Can you believe it? The RCPCH actually believes that all children, families and circumstances are not the same! Rather than being prescriptive and authoritarian, they are giving guidance and trusting in parents to be experts on their own children.

Here are the highlights of the report:

There Is Little to No Evidence to Show Screens Cause Direct Harm

The children using screens today are the first generation of digital natives. This means that parents of these children have to learn what their children innately understand. There has been growing concern amongst people in parenting communities in regards to screens (by this I mean the physical device) causing harm. As the type of screen we use today is relatively new, there was concern about everything from eyesight damage to causing obesity with regard to the impact. The RCPCH has said that as far as we are aware at this time, there is no scientific evidence that damage is done from the actual technology.

This is not to say that the USE of screens does not act as a secondary cause. It is obvious that overuse can have negative effects on children and adults. However, it is the USE that is the issue, not the screen.

Parents Need To Assess the Impact of Screen Time and Use Their Judgement

Whilst screens themselves are not harmful, parents need to be able to assess for each child how much time they should be allowed. This is child specific and not age specific. What parents need to do is think about how screen time effects their child in the following 4 criteria:

1. Is screen time in your house controlled?
2. Does screen time interfere with what your family wants to do?
3. Does screen time interfere with sleep?
4. Are you able to control snacking during screen use?

This takes into account that for many families, gaming is a bonding activity. For some children, screen time is the way they are learning about their world. For some families, screens lead to unhealthy eating due to the lack of mindfulness around what they are eating and when they are full. You, parent, get to decide the answers.

Screens Should Be Off Before Bed

The RCPCH has continued to advocate to turn off screens an hour before bedtime. Even a small amount of sleep deprivation can have a negative impact on a child. Sleep needs to be prioritised. The body needs to find a natural rhythm to settle into the sleep cycle. This starts before we get into bed. Having a screen free, hour long bedtime routine is crucial for strong mental health.

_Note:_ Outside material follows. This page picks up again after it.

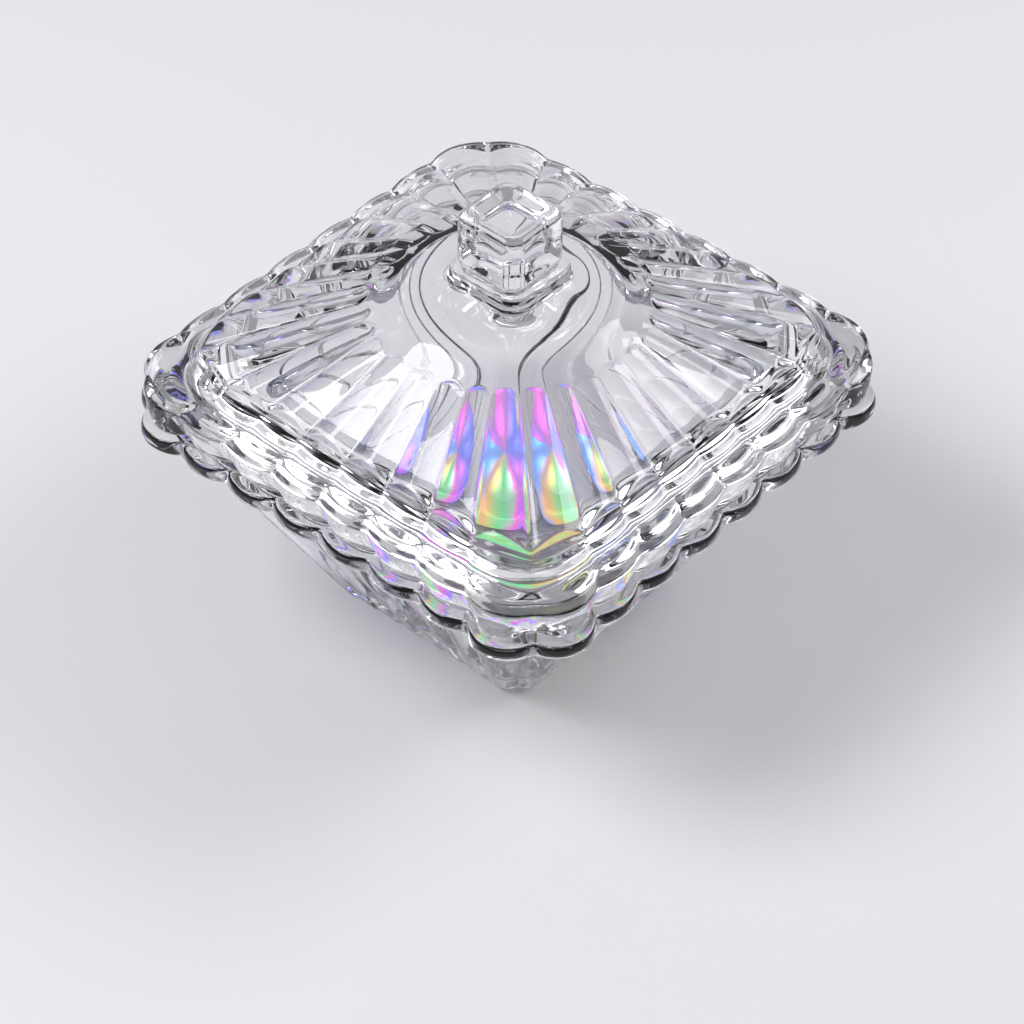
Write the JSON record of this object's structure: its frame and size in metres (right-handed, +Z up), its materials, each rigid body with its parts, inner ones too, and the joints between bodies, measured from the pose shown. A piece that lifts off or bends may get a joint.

Parents Need to be Aware of Modelling Healthy Screen Use

Parents are a child’s first and most important teacher. They are constantly watching you to help them define what life should look like. Do you prioritise screen time over face to face interaction? Are you on your phone whilst at the dinner table? Are you able to put down your device with ease or are you aggravated when transitioning to the real world?

These questions are designed to bring an awareness to parents. Often, we fall into the traps that we see our children falling into. Make a point to show that you are putting tech away. If you need to change, do it as a family. Let them see that changing habits for the better is something that grown-ups do as well. This will have the most powerful impact on your family.

I would like to take a moment and thank the RCPCH for giving power back to parents. We do not need to pass laws on this or shame for change or rely on an outside body to tell us what to do. We, as parents, have the ability to rely on our own judgement based on facts and guidance from experts to run our family as we see best. It is so nice to see responsibility for parenting being given back to parents.